Nuclear Magnetic Resonance (NMR) SpectroscopyMolecular Structure ElucidationLarge Language Models (LLMs)Chemical Knowledge GraphsEvidential ReasoningScaffold-split BenchmarkTanimoto SimilarityNatural ProductsFragment OptimizationPeak-Atom Consistency
Authors
Zheng Fang, Chen Yang, Yusen Tan, Yunpeng Zhao, Fanjie Xu, Hongxin Xiang, Hanyu Sun, Hanyu Gao, Xiaojian Wang, Wenjie Du, Yuqiang Li, Jun Xia
Abstract
Nuclear Magnetic Resonance (NMR) spectroscopy is the gold standard for molecular structure elucidation, yet interpreting complex spectra for unknown molecules remains a bottleneck reliant on human expertise. While artificial intelligence has advanced this field, current methods face a critical trade-off: database retrieval cannot identify novel scaffolds, while de novo molecular structure elucidation models operate as black boxes, lacking the atom-level interpretability required for rigorous scientific validation.
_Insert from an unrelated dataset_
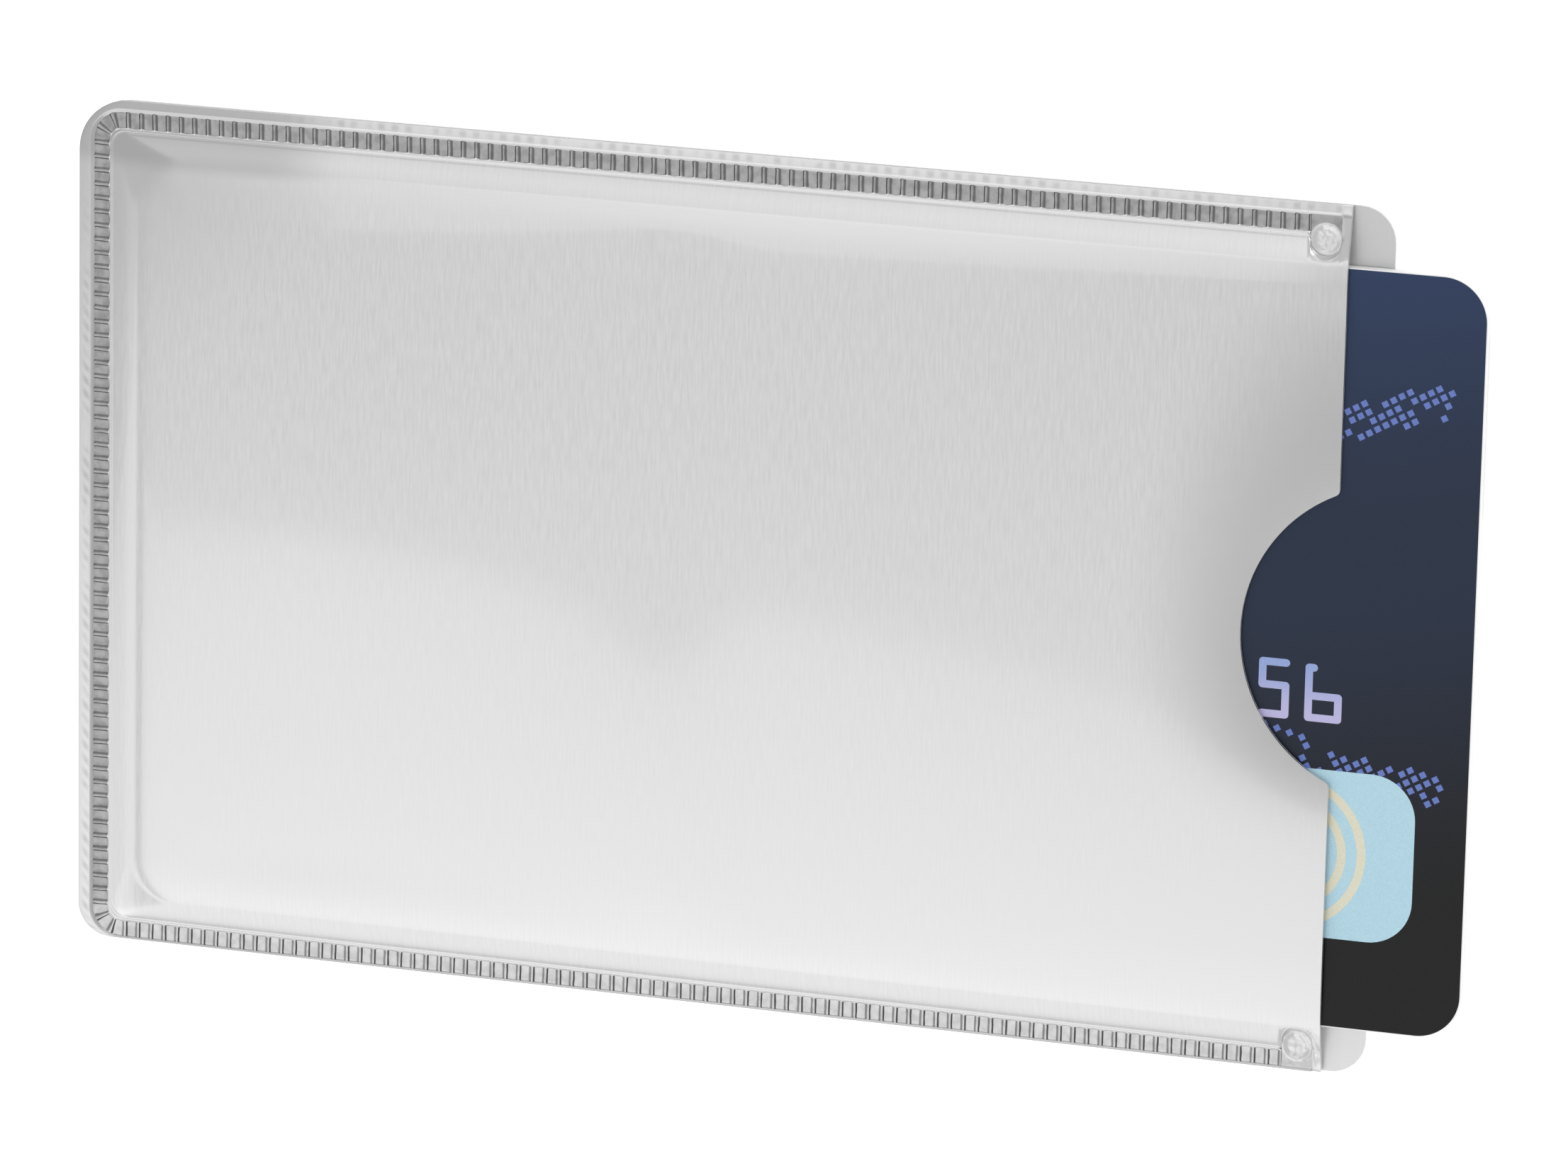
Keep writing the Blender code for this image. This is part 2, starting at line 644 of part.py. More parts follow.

Here, we present NMRAgent, an evidential reasoning agent powered by large language models (LLMs) that bridges this gap by integrating specialized spectral analysis tools with chemical knowledge graphs. Unlike previous approaches, NMRAgent mimics the deductive reasoning of human experts: it takes experimental NMR spectra and molecular formula as input, plans the elucidation process, proposes candidate structures, verifies peak-atom consistency, and refines misaligned substructure through formula-aware fragment optimization. Enabled by its evidential reasoning, NMRAgent outperforms state-of-the-art methods, improving top-1 accuracy by 46.5% and Tanimoto similarity by 0.502 on a scaffold-split benchmark with novel scaffolds in the test set. Besides, we demonstrate the agent's practical utility by elucidating the structures of two previously unknown natural products isolated from Hydrangea davidii and Vitex trifolia, and by correcting structural misassignments in established literature. By combining high-accuracy prediction with transparent and evidence-based reasoning, NMRAgent establishes a new paradigm for interpretable AI in analytical chemistry.